Physical Perspective Toward Stochastic Optimal Controls of Engineering Structures

Abstract

In the past few years, starting with the thought of physical stochastic systems and the principle of preservation of probability, a family of probability density evolution methods (PDEM) has been developed. It provides a new perspective toward the accurate design and optimization of structural performance under random engineering excitations such as earthquake ground motions and strong winds. On this basis, a physical approach to structural stochastic optimal control is proposed in the present chapter. A family of probabilistic criteria, including the criterion based on mean and standard deviation of responses, the criterion based on Exceedance probability, and the criterion based on global reliability of systems, is elaborated. The stochastic optimal control of a randomly base-excited single-degree-of-freedom system with active tendon is investigated for illustrative purposes.

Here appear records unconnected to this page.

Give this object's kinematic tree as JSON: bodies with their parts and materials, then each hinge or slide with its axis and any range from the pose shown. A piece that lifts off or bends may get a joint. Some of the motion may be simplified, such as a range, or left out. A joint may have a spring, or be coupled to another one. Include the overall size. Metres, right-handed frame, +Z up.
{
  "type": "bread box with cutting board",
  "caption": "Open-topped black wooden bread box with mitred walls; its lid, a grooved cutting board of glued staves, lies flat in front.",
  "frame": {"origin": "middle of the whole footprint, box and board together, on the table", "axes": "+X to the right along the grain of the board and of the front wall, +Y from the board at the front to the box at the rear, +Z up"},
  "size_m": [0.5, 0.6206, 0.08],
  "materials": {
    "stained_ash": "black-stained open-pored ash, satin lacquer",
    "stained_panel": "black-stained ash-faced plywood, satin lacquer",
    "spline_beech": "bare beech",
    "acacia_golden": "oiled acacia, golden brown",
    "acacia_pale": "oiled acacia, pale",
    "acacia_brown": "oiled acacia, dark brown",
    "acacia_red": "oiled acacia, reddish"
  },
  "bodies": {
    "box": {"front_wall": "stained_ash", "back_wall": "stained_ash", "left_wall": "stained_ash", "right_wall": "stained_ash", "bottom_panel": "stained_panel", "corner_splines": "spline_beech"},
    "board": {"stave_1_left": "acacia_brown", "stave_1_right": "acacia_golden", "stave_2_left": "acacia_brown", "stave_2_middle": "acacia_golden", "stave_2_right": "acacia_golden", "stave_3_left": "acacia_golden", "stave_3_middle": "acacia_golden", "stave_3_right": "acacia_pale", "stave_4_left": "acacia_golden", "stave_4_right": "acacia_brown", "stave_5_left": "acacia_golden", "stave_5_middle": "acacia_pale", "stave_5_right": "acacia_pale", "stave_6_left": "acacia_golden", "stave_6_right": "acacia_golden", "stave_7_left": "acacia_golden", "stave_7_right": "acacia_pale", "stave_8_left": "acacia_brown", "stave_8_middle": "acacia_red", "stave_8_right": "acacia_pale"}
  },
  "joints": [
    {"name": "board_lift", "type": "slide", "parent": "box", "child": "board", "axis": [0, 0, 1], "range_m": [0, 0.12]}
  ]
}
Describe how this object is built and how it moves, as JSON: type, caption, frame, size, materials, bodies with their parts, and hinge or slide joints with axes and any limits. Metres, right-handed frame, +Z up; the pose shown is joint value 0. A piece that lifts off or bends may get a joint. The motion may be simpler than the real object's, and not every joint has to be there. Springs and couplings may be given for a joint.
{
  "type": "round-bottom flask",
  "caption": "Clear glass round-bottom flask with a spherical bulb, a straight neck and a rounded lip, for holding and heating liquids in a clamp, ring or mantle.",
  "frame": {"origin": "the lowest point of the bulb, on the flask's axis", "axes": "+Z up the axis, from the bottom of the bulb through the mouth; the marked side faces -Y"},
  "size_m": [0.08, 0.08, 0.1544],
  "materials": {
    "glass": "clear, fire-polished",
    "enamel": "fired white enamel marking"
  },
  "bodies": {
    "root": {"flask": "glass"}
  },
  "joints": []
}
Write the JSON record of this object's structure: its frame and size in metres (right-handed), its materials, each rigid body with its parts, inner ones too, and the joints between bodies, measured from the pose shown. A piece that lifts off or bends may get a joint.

The results indicate that the control effect relies upon control criteria of which the control criterion in global reliability operates efficiently and gains the desirable structural performance. The results obtained by the proposed method are also compared against those by the LQG control, revealing that the PDEM-based stochastic optimal control exhibits significant benefits over the classical LQG control. Besides, the stochastic optimal control, using the global reliability criterion, of an eight-story shear frame structure is carried out. The numerical example elucidates the validity and applicability of the developed physical stochastic optimal control methodology.